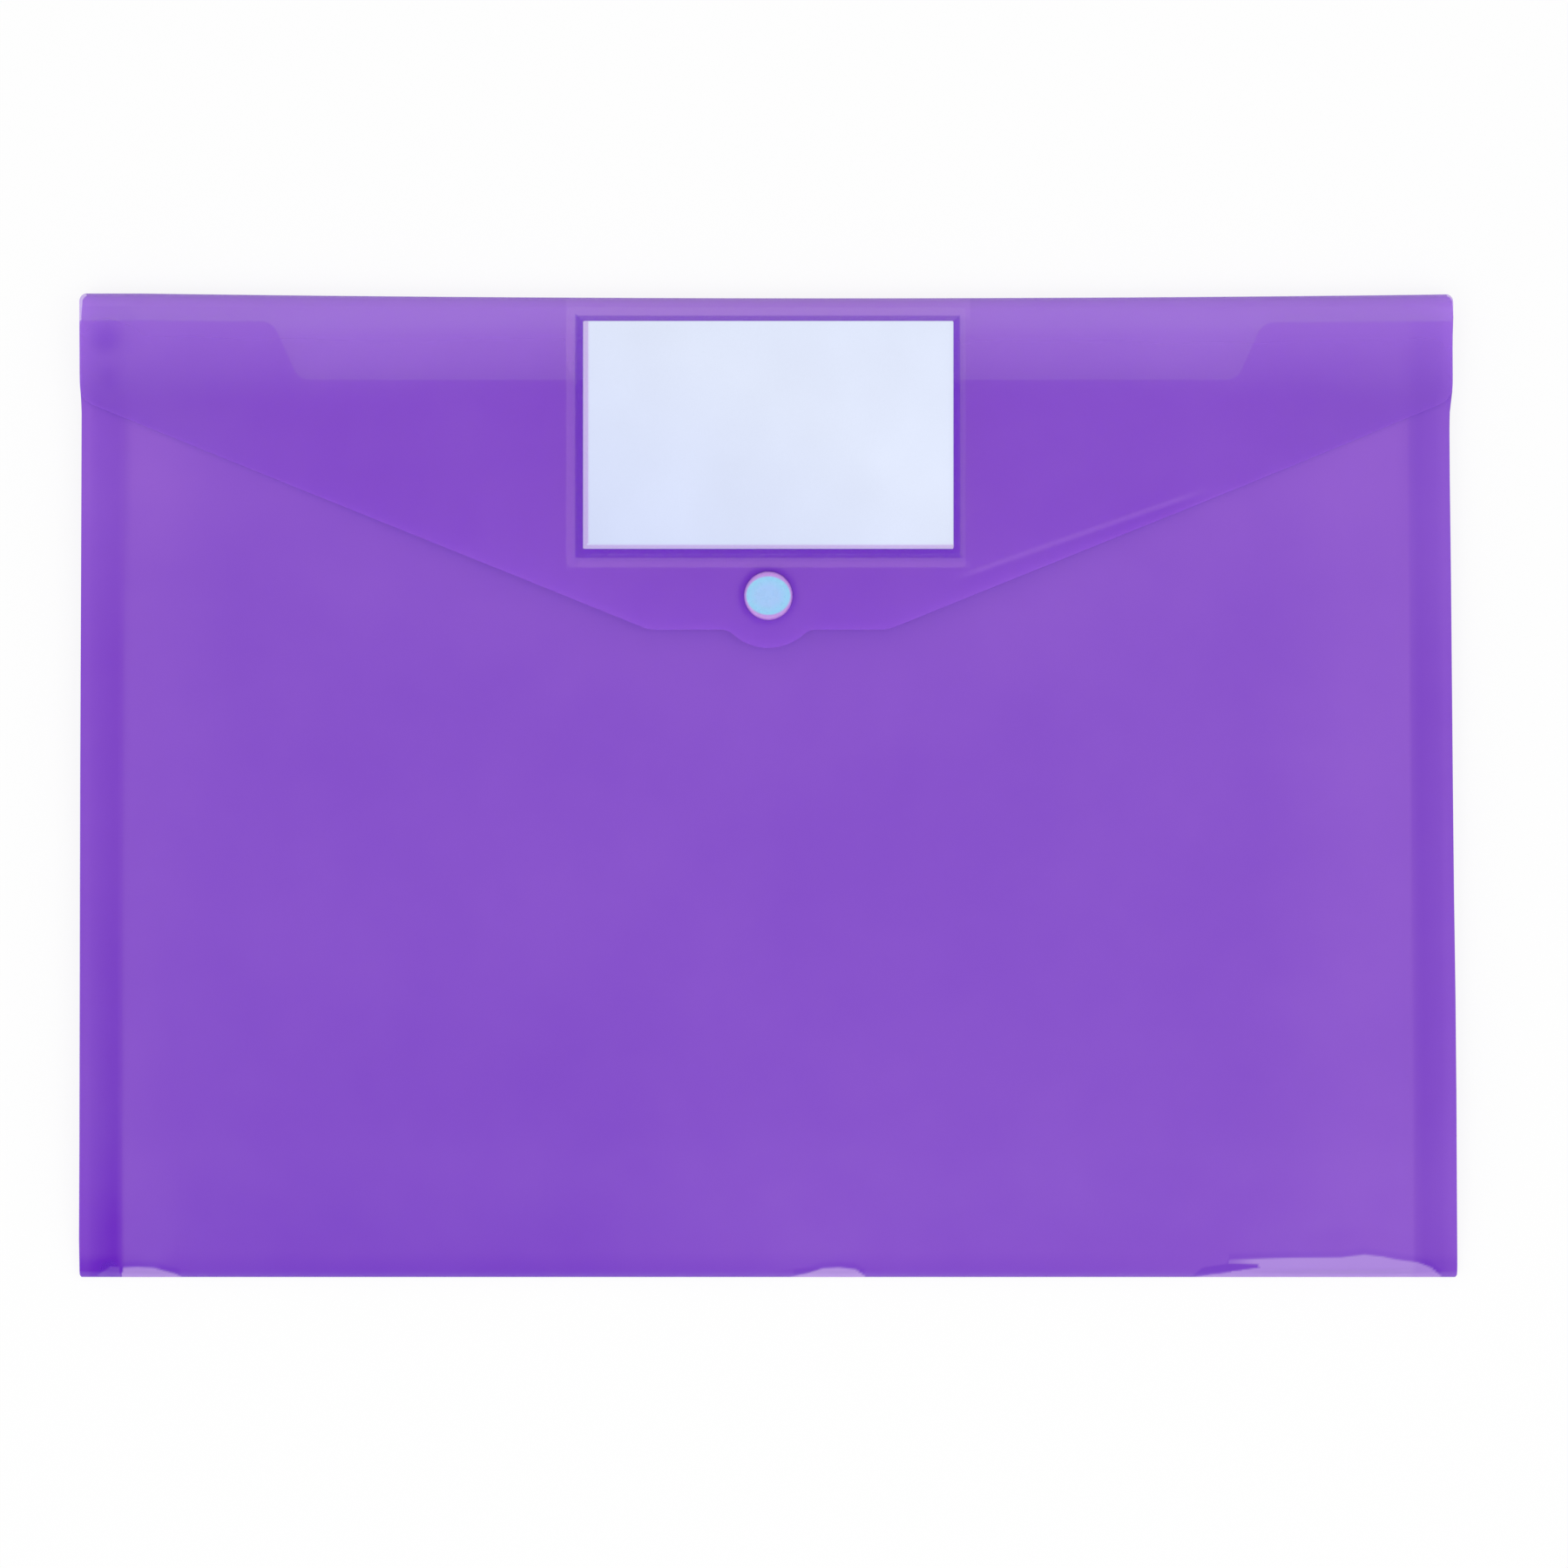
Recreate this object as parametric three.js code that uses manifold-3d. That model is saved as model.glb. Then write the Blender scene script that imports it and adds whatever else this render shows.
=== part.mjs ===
// Document envelope in translucent plastic film: a front and a back panel joined by a bottom fold
// and by a pleated gusset down each side, closed by a flap that turns over the mouth and snaps shut.
// The flap carries a clear pocket with a label card. The envelope lies on its back panel, and its
// front rises from the bottom fold to the depth that it keeps as far as the mouth.
//
// Millimetres. +X is to the right across the front, +Y runs from the bottom fold to the flap's fold,
// +Z is up out of the front. The origin is in the middle of the back panel's resting face.

import * as THREE from "three";
import { mergeVertices } from "three/addons/utils/BufferGeometryUtils.js";
import Module from "manifold-3d";

const wasm = await Module();
wasm.setup();

// Driving dimensions

const WIDTH = 330;
const HEIGHT = 236;
const FILM = 0.2;
const DEPTH = 6; // room between the panels' inner faces at rest
const BOTTOM_FOLD_RADIUS = 0.8;
const FRONT_RISE_ANGLE = THREE.MathUtils.degToRad(15); // at the bottom fold
const CORNER_RADIUS = 1.5;
const CREASE_CLEARANCE = 0.1; // between two sheets that turn about one crease
const TOUCH_CLEARANCE = 0.1; // between a sheet and what lies on it

const GUSSET_REACH = 10.3; // from the side edge in to the pleat's crease
const GUSSET_WELD = 1.8;
const GUSSET_BEND_RADIUS = 0.2;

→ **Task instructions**
Determine how many lines in the data above contain the string "manifold". Give nothing except the number.

→ **Result of the task**
2